Leipzig, Johann Ambrosius Barth, 1852. Without wrappers as issued in "Annalen der Physik und Chemie. Hrsg.von Poggendorff", Dritte Reihe Bd. 26, Achtes Stück.(= Heft No. 8 of 1852). (The entire issue (No. 8) offered). Titlepage to vol. 26. Pp. 501-600. Helmholtz's paper: pp. 501-523. Clean and fine.
First appearance of this founding paper in the modern theory of colour, in which Helmholtz proved the surprising fact that there are only two among the colours of the spectrum, yellow and indigo-blue, which together yields pure white, that is, are complementary to each other, whereas their combination had always been supposed to produce green.

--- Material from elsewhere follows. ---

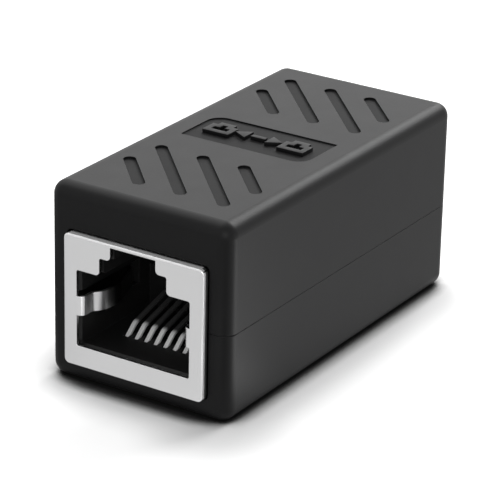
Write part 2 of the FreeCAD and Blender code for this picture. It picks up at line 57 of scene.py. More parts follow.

"Helmholtz turned to the intricate problems of color vision in 1852 with an attack on Sir David Brewster's new theory of light. Brewster had maintained the objective reality of three primary colors by supposing, in opposition to Newton, that there exist three distinct kinds of light, each of which excites in the eye one of the sensations red, yellow, or blue. Helmholtz regarded the theory as still another confusion of physical stimulus and subjective responce....He also revived Young's theory of color visoin...only to refute it. He had discovered that spectral colors, when mixed, always yield a duller color of less-than-spectral saturation. Therefore the whole idea that all colors may be obtained from mixtures of three primary colors must be incorrect, he concluded, for the spectral colorss, at least, can never be obtained in their full saturation by mixing any three of their number....Although Helmholtz dismissed Young's theory in 1852, by 1858 he had changed his mind and become its formost advocate. In order to save Ypoung's theory....Helmholtz asumed that Young's physiological primaries are not spectral colors att all, but colors of far greater-than-spectral saturation..."(DSB VI, pp. 246-247). Garrison & Morton 1508.